Examples of The Face of the Sun include:


Advertising

  • The Raisin-Bran mascot
  • Coca-Cola has been using a stylized Sol chugging a Coke in its summer promotions for a few years now.
  • The now-defunct Sunblest Bread in the UK used a smiling sun logo, possibly with sunglasses.
  • An ad for Sprite used this, with a smiling sun-face on a bottle of juice coming to life and the mother and children running terror from it.
  • The D'onofrio ice creams. Yes, it's a sun that eats ice-cream.
  • Vitalite sunflower spread in the UK had a sun, in sunglasses, singing about the spread to the tune of The Israelites, with a sunflower backing group.


Anime and Manga

  • Soul Eater, although the Sun isn't always smiling—sometimes he's laughing manically.
    • And it's really more of a Slasher Smile than anything...
    • Recently (in the manga) he's been shown as furious, presumably, it was hot. In the evenings, he's been seen as extremely tired.
  • The first season closing credits of Tenchi Muyo! have the chibi Ryo-Oh-Ki guarding her precious growing carrot against the elements, including a snarling, ferociously hot sun.
  • Dr. Slump has this. The sun even rises from the ocean horizon with a snorkel.


Film


Folklore

  • According to one Chinese myth, looking at the sun hurts your eyes because the god of the sun is rather ugly and thus attempts to poke your eyes out should you stare at his face.
  • In Classical Mythology, Helios the sun god is depicted occasionally as this.


Literature

  • Referred to, at least, in Tolkien's The Lord of the Rings, in the poem "The Man In the Moon Stayed Up Too Late."

"The round Moon rolled behind the hill
As the Sun raised up her head.
She hardly believed her fiery eyes ;
For though it was day, to her surprise
They all went back to bed!"

    • The reason for the Moon being male and the Sun being female in Middle-earth folklore is that the ships of the sun and moon are pulled by a Maia (divine spirit) each, respectively female and male.
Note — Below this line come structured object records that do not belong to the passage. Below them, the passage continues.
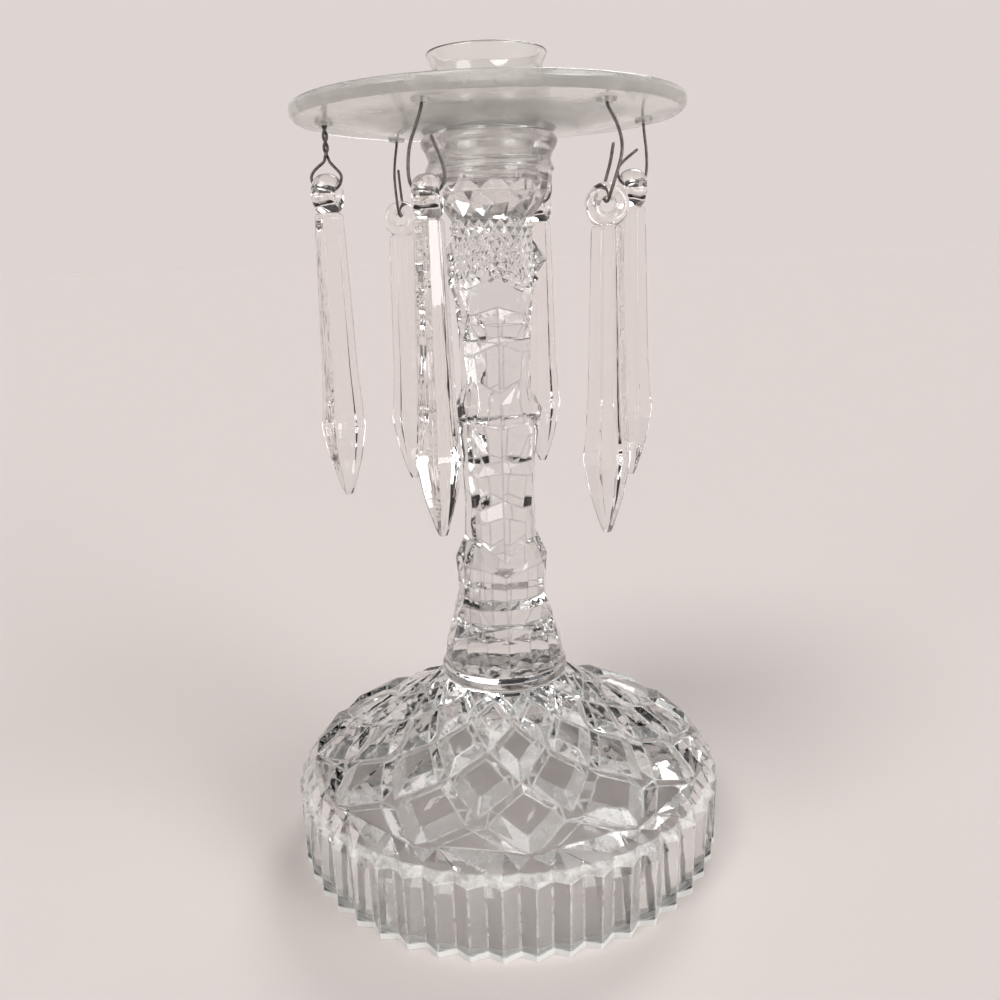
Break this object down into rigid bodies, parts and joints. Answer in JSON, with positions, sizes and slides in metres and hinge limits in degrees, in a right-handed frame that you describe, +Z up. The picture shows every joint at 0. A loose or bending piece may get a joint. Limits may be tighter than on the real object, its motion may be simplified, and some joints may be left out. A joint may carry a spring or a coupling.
{
  "type": "candlestick with prisms",
  "caption": "Pressed glass candlestick with a fluted dome foot, faceted stem and a loose drip pan that turns, hung with glass prisms on wire hooks.",
  "frame": {"origin": "middle of the foot ring's underside, on the surface that the candlestick stands on", "axes": "+Z up along the stem to the candle tube, +Y away from the viewer of the picture, +X to the viewer's right"},
  "size_m": [0.1244, 0.1244, 0.2187],
  "materials": {
    "clear_glass": "clear pressed glass with sharp cut edges",
    "tinted_glass": "clear glass with a faint grey-green tint",
    "prism_glass": "clear polished glass",
    "hook_wire": "dull dark wire"
  },
  "bodies": {
    "base": {"foot": "clear_glass", "stem": "clear_glass"},
    "pan": {"drip_pan": "tinted_glass"},
    "hanger_front_left": {"hook_front_left": "hook_wire"},
    "hanger_front_right": {"hook_front_right": "hook_wire"},
    "hanger_right": {"hook_right": "hook_wire"},
    "hanger_back_right": {"hook_back_right": "hook_wire"},
    "hanger_back_left": {"hook_back_left": "hook_wire"},
    "hanger_left": {"hook_left": "hook_wire"},
    "pendant_front_left": {"prism_front_left": "prism_glass"},
    "pendant_front_right": {"prism_front_right": "prism_glass"},
    "pendant_right": {"prism_right": "prism_glass"},
    "pendant_back_right": {"prism_back_right": "prism_glass"},
    "pendant_back_left": {"prism_back_left": "prism_glass"},
    "pendant_left": {"prism_left": "prism_glass"}
  },
  "joints": [
    {"name": "pan_spin", "type": "hinge", "parent": "base", "child": "pan", "pos_m": [0, 0, 0.199], "axis": [0, 0, 1], "continuous": true},
    {"name": "hook_swing_front_left", "type": "hinge", "parent": "pan", "child": "hanger_front_left", "pos_m": [-0.01423, -0.03888, 0.20623], "axis": [-0.9976, 0.0698, 0], "range_deg": [-5, 9]},
    {"name": "prism_swing_front_left", "type": "hinge", "parent": "hanger_front_left", "child": "pendant_front_left", "pos_m": [-0.01393, -0.0389, 0.1831], "axis": [-0.9976, 0.0698, 0], "range_deg": [-8, 28]},
    {"name": "hook_swing_front_right", "type": "hinge", "parent": "pan", "child": "hanger_front_right", "pos_m": [0.02656, -0.03176, 0.20623], "axis": [0.1219, -0.9925, 0], "range_deg": [-6, 9]},
    {"name": "prism_swing_front_right", "type": "hinge", "parent": "hanger_front_right", "child": "pendant_front_right", "pos_m": [0.02656, -0.03176, 0.1807], "axis": [0.1219, -0.9925, 0], "range_deg": [-8, 20]},
    {"name": "hook_swing_right", "type": "hinge", "parent": "pan", "child": "hanger_right", "pos_m": [0.04078, 0.00712, 0.20623], "axis": [0.9877, 0.1564, 0], "range_deg": [-6, 6]},
    {"name": "prism_swing_right", "type": "hinge", "parent": "hanger_right", "child": "pendant_right", "pos_m": [0.03782, 0.00665, 0.1863], "axis": [0.9877, 0.1564, 0], "range_deg": [-12, 12]},
    {"name": "hook_swing_back_right", "type": "hinge", "parent": "pan", "child": "hanger_back_right", "pos_m": [0.01423, 0.03888, 0.20623], "axis": [0.9397, -0.342, 0], "range_deg": [-5, 9]},
    {"name": "prism_swing_back_right", "type": "hinge", "parent": "hanger_back_right", "child": "pendant_back_right", "pos_m": [0.01423, 0.03888, 0.1841], "axis": [0.9397, -0.342, 0], "range_deg": [-8, 28]},
    {"name": "hook_swing_back_left", "type": "hinge", "parent": "pan", "child": "hanger_back_left", "pos_m": [-0.02656, 0.03176, 0.20623], "axis": [0.0872, 0.9962, 0], "range_deg": [-6, 9]},
    {"name": "prism_swing_back_left", "type": "hinge", "parent": "hanger_back_left", "child": "pendant_back_left", "pos_m": [-0.02656, 0.03176, 0.1813], "axis": [0.0872, 0.9962, 0], "range_deg": [-8, 20]},
    {"name": "hook_swing_left", "type": "hinge", "parent": "pan", "child": "hanger_left", "pos_m": [-0.04078, -0.00712, 0.20623], "axis": [-0.9848, 0.1736, 0], "range_deg": [-5, 5]},
    {"name": "prism_swing_left", "type": "hinge", "parent": "hanger_left", "child": "pendant_left", "pos_m": [-0.04118, -0.00705, 0.1863], "axis": [-0.9848, 0.1736, 0], "range_deg": [-12, 12]}
  ]
}
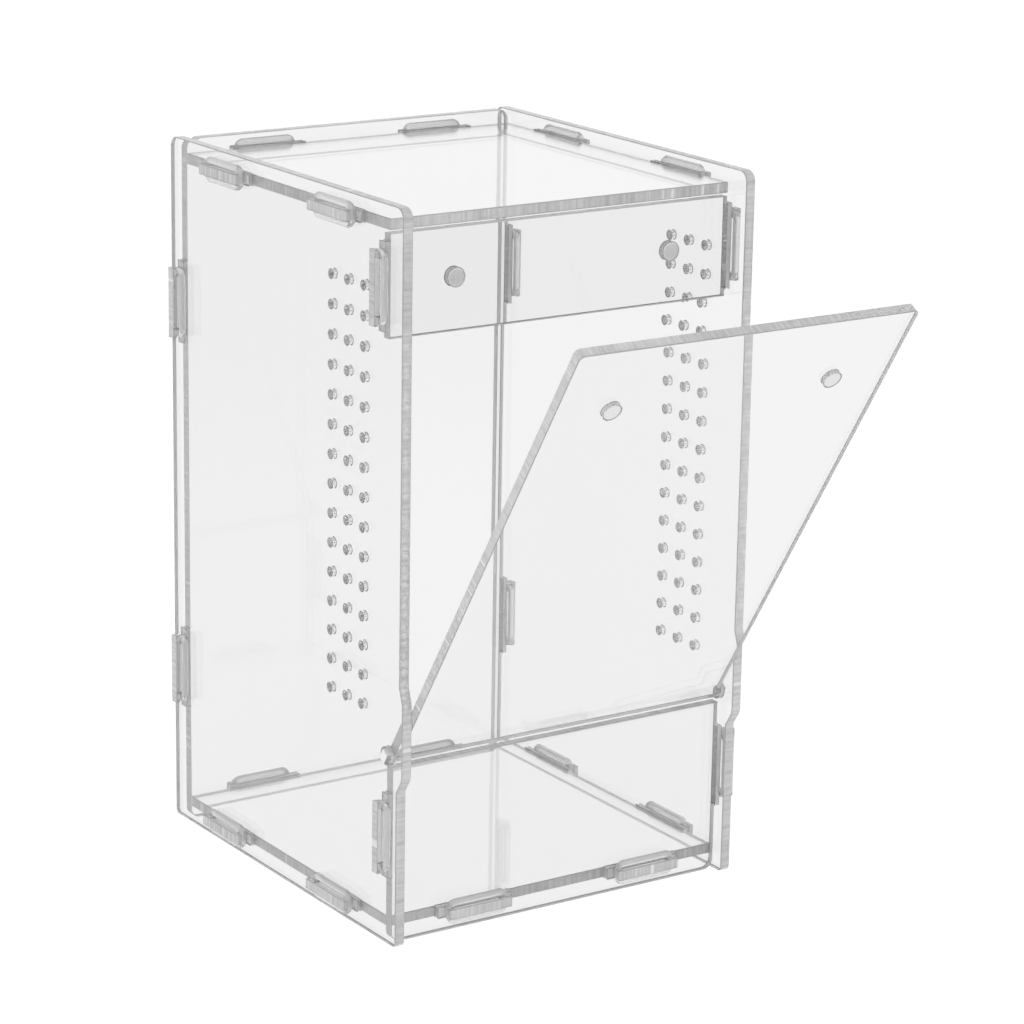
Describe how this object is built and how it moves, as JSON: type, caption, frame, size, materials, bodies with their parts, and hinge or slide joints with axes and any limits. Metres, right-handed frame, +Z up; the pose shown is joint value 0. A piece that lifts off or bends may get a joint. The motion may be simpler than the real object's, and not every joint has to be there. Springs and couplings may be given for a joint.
{
  "type": "jumping spider enclosure",
  "caption": "Tall clear box for a jumping spider: sheet panels joined by T tabs and elastic rings, vented sides, and a drop-down front door held by magnets.",
  "frame": {"origin": "middle of the back panel's foot, on the surface the box stands on", "axes": "+Z up, +X to the right seen from the front, -Y towards the door"},
  "size_m": [0.1176, 0.1967, 0.2],
  "materials": {
    "clear_sheet": "clear polished acrylic sheet",
    "clear_ring": "translucent silicone",
    "magnet": "nickel plated"
  },
  "bodies": {
    "enclosure": {"back": "clear_sheet", "fascia": "clear_sheet", "floor": "clear_sheet", "lower_front": "clear_sheet", "magnet_fascia_left": "magnet", "magnet_fascia_right": "magnet", "ring_back_left_lower": "clear_ring", "ring_back_left_upper": "clear_ring", "ring_back_right_lower": "clear_ring", "ring_back_right_upper": "clear_ring", "ring_fascia_left": "clear_ring", "ring_fascia_right": "clear_ring", "ring_floor_back_left": "clear_ring", "ring_floor_back_right": "clear_ring", "ring_floor_front_left": "clear_ring", "ring_floor_front_right": "clear_ring", "ring_floor_left_front": "clear_ring", "ring_floor_left_rear": "clear_ring", "ring_floor_right_front": "clear_ring", "ring_floor_right_rear": "clear_ring", "ring_lower_front_left": "clear_ring", "ring_lower_front_right": "clear_ring", "ring_roof_back_left": "clear_ring", "ring_roof_back_right": "clear_ring", "ring_roof_left_front": "clear_ring", "ring_roof_left_rear": "clear_ring", "ring_roof_right_front": "clear_ring", "ring_roof_right_rear": "clear_ring", "roof": "clear_sheet", "side_left": "clear_sheet", "side_right": "clear_sheet"},
    "door": {"door": "clear_sheet", "magnet_door_left": "magnet", "magnet_door_right": "magnet"}
  },
  "joints": [
    {"name": "door_hinge", "type": "hinge", "parent": "enclosure", "child": "door", "pos_m": [0, -0.1105, 0.0527], "axis": [1, 0, 0], "range_deg": [-32.5, 77]}
  ]
}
Which follows Norse Mythology, BTW.
      • Better yet, the Maia in charge of the Sun is a female, non-evil Balrog.


Live Action TV

  • One of Ranger Gord's Marty Stu animation sequences from The Red Green Show featured a sun who shot death rays at people. Gord ended up wrestling it into submission.
  • Conan O'Brien once had a sketch about weather reports using graphics of angry suns to represent high temperatures. There were two from stations that took it too far: one was a Hitler sun, the other was a sun flipping the bird with both hands.
  • The above image is from The Teletubbies.
  • This is the logo for CBS News Sunday Morning; variations also appear at the end of stories on the program.
  • Ray in Bear in the Big Blue House.


Music

  • The cover of Primal Scream's Screamadelica is a blue-and-yellow "psychedelic sunburst" with childish eyes painted by Paul Cannell.


Other

Theatre

  • Avenue Q opens with a video of a Sesame Street-like sun shining and smiling ("The sun is shining, it's a lovely day") until clouds marked with various companies appear ("But you've got lots of bills to pay!")


Video Games

  • An angry sun appears as an enemy in one of the desert levels in Super Mario Bros. 3. ...and you can kill it.
    • Most likely, it's going to kill you.
  • This is used for the sun in the Big Board level in Wario Land 4. There's also a small sun like this in the original Paper Mario.
  • There's a face on the sun in the Wario Ware series of games, or at least in 9 Volt and 18 Volt's epilogue cut scene in Touched.
  • Mr. Shine, recurring baddie of the Kirby series, is an example of the not-so-happy version of this trope, who's partnered with Mr. Bright.
  • The Pokémon Solrock invokes this trope. It first appears in Ruby (and later Emerald) Versions; its counterpart in Sapphire is Lunatone.
  • Some of the Wacky World levels in Lode Runner 2 had a sun which would usually look sort of confused, and occasionally would laugh strangely for no apparent reason.
  • A sun in Loco Roco is one happy fellow who's always smiling when not sleeping.
  • The Sun of a Gun from Chrono Cross, anyone?
  • The sun in Ribbit has bulging eyes, a slightly downturned mouth, and clenched teeth, and appears to be in significant pain. This is never explained.
  • In the ending of Kid Icarus: Of Myths and Monsters, Pit's wings fall/rip off in front of a overly happy looking sun, presumably leaving Pit to plummet to his death. No wonder it's called Kid Icarus.


Western Animation


Web Comics


Web Original

  • Dorf Quest has Sunbeard, a shining sun with a manly dwarven beard. In addition, at night time, there is Moonears, a moon with pointy elven ears. Sunbeard has been known to swap places in the sky at times, to make things more dramatic.
  • In Madness Combat, the sun not only gets a face but descends to fight Hank, who kills it.
  • A commonly accepted way to get the obligatory Colin Mochrie reference into Animutations is to put his face in the sun, a reference to the one and only Hyakugojyuuichi!! - which in it itself was probably a reference to the Teletubbies sun.
  • Whenever the sun appears in Zero Punctuation, it has a big grin on its face. Sometimes it's a regular happy smile, other times (like in the LittleBigPlanet review, when he was blaming his difficulty thinking of analogies on the heat) it's more easily interpreted as a Cheshire Cat Grin.
  1. This is, of course, an example of Fridge Brilliance.